I also keep secrets that some don’t know I know. My training gives me the chance to see deeper, past daily actions, seeing the unsaid. The motivations remain theirs, but the existence is still held by me.

These things are held tight, by me. If one wonders, I send them away to the one they asked about. Nothing given.

My only issue is when I know I need to step-in and assist. It’s a roadblock sometimes, other times it’s a brick wall. Explaining the issue to those I trust becomes complicated, not giving a full explanation, trying to rationalize my own feelings and thoughts on the situation. This is the side-effect of what I am, I’m learning to live with it, and learning to let go when I have to, regardless the pain. My Dad always said I was trying to save the world, I’m finally learning that it’s too big for me, but at least I’m trying to live in it now.

Taking a break from my conference. The first two sessions were awesome, both were about sexual energy, channeling and directing. The first one, was mainly about developing the internal arousal within the self, I think quite a few of the exercises will benefit me in the long-term. The second one was a combo of Thai Yoga, Tantra Yoga, and Yoga in general. It was awesome. We started out with simple ugai breathwork, then coupled it with nested Namaste. Honestly, this is the first time I’ve merged with someone, and a complete stranger, nonetheless. Just amazing to have that feeling for the first time, feeling the body melt away and become just a ball of energy. My partner for the time had the same experience, it was awesome. I’m going to skip the next session and hit the last two for the evening, one is the follow-up to the Yogawork. I definitely feel that this was a good thing for me to come to now. If anything, it’ll give me the tools to break out of my shell a bit more. Slight piece by piece breaking down and crumbling away. I’m starting to feel like my old self again, only better. And it gives me another avenue of exploration, in regards to the classwork I’ve been wanting to develop, so walkingbear, we might have something to talk about for a Border’s night – or a Guinness night, given the topic.

There is something that is slightly out of the ordinary about being home. See, my parents have lived in this house since I was about 8, so most of my life (excluding college and on) was spent here. The bed I’m sleeping in, tonight, is the bed I’ve had since I was 4. On the closet door, are the height marks to measure my growth, starting at age 8. In both beroom closets is the crap that I’ve managed to accumulate since day one. My first and second pair of figure skates, first pair of hockey skates, etc. etc. Today, first thing I did was drag out my athletic awards box. I’ve got my basketball, volleyball and soccer trophies in it. Just odd, digging through this box and seeing every single achievement I’ve made. Texas Academic Achievement awards, Blue Ribbon scholar awards for languages and science, Language Olympic awards for French and German, and every single ribbon from gymnastics – labelled with event, score, date and level. Including the ones from Illinois. The good part, is that my mum has never had time to go through any of these boxes to find my journals. They are now back in my possession, to be burned at home. Years of my life that no longer exist in anything but memories. It’s strange now. My brother and I, relegated to bookshelves and locked closests. Although, it is funny to look up at the bookshelf in here, and see the buttons of me and my brother, a baseball picture when I was 7, soccer picture when I was 5, and my brother on ice – age 13. Wow. It’s strange what my mum has left up. The lightswitch is still the teddy bear plate I painted when I was 6, the surprised expression of someone flipping its belly still on the face. And my psycho-goth wallpaper, in the office, black background with gold, platinum and silver glitter splatter-painted across the vinyl. As much as she hated putting that paper in there, I don’t think she’ll ever take it down. In fact, she’s bough dark-wooded dressers and nighttables to match the tone. I think I imprinted on her.

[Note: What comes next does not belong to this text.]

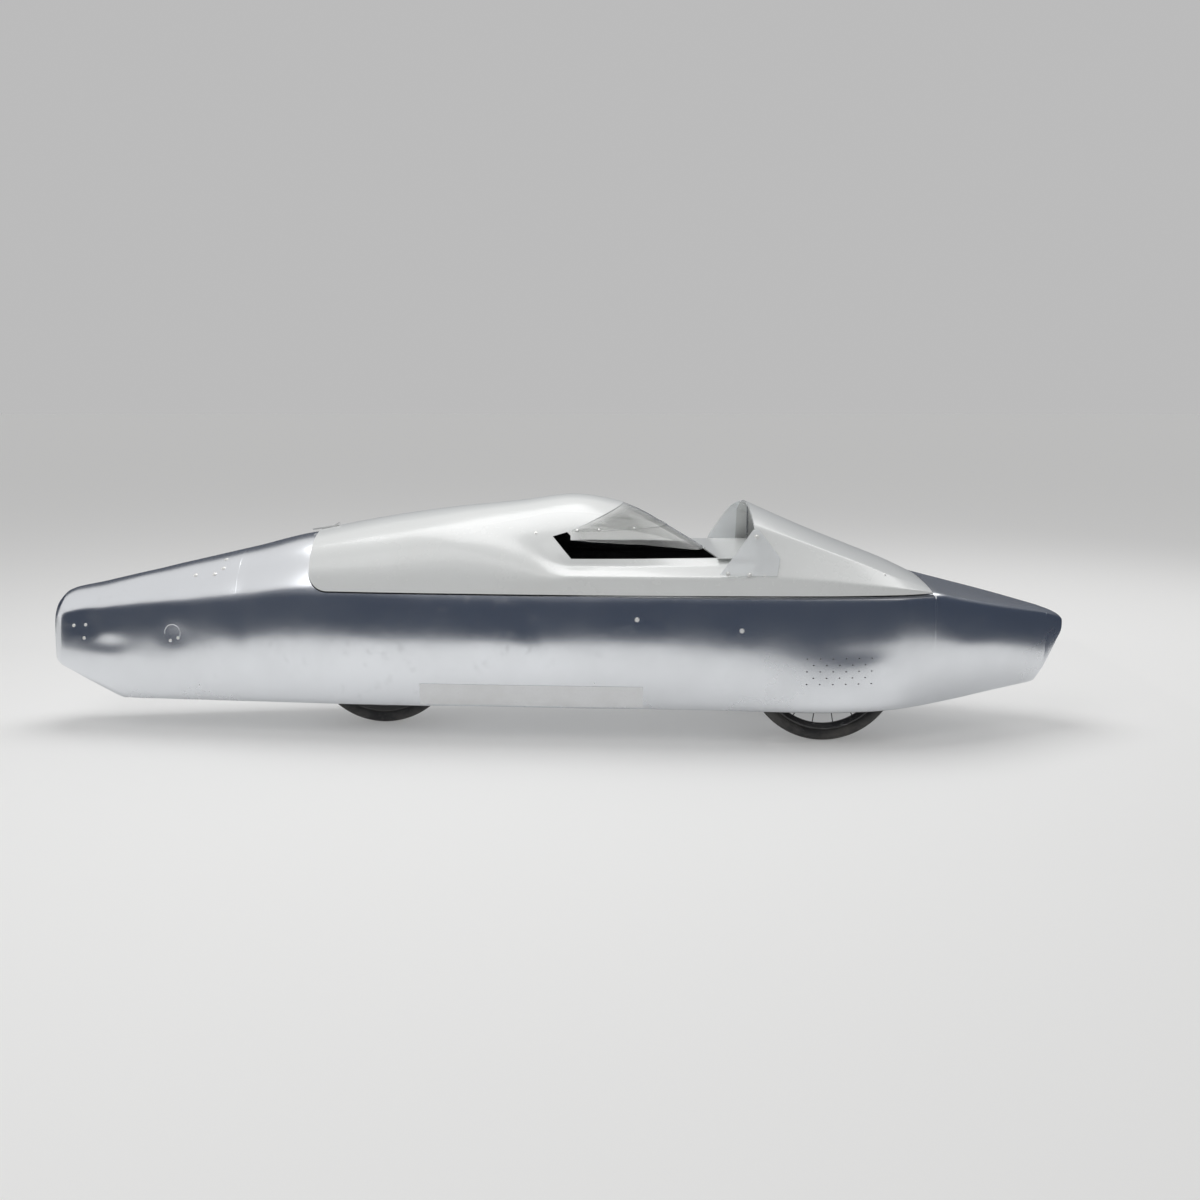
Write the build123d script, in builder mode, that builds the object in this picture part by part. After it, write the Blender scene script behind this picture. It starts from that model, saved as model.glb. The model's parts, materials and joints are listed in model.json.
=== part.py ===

Driving around Mayretta, today, I got to thinking. Of course, for some reason it was kicked off by listening to Tyr, one of their ballads, and remembering one of the Marine’s tattoo, then remembering him. Yeah, weird thing, remembering a Latino guy listening to Norse music, shoot me. Anyway….

Dear Mike-
I still smile when I think of you, like I said I would, and sometimes wonder what you’re up to. I wanted to say that I understand why you refused to say goodbye to me, because that’s a signal of finality. The end to another chapter in a long book. But that’s ok. We were kidding ourselves when we skirted the issue that last day, because we were saying goodbye. I know, that I will never see you again, unless by chance we end up in the same city. For a while, I did try to look for you, hoping to at least find out if you were well. I know you’re happy, hell, I would be to, if I were getting out of a state I hated and doing the job I was trained to do. But I do miss you. I know it’s weird, because I shouldn’t, but I do. I guess that comes with the territory of being the one that stoked the Marine fetish. You were a comfort to hang with, lived experiences I’ll never have, but were willing to share. It was even fun discussing how to prepare various worms and crunchy bugs for eating, in the middle of a restaurant. I also miss the concerts, haven’t yet found someone to go with me to some of the off-the-wall ones, yet.

Anyway, I hope you’re enjoying yourself, and the gf-person didn’t smash the boarhead. I hope it’s happily sitting on your kitchen table with an apple shoved in its mouth. Just wanted to say goodbye, thanks for coming into my life when you did, it was a fun ride.

Today was pretty uneventful, regardless how busy it was. AFB now has a reason to laugh at me, and I gave him permission. MM feels I have disappointed him, in that I have found an interest in a Zoomie, as my Scotsman lovingly refers to him, and not a Devil Dog. So fun, all around. I’m gonna miss these people. Damn it.

Tomorrow is movie night with WT. Gonna watch DodgeBall and he’s going to do the “Tonto get on it” dance for me. Have I mentioned how much I love that man? Verra cool person. And we’re going to stuff ourselves with pizza and chicken wings. Prrrrrrrrrrrrrrrrrrr.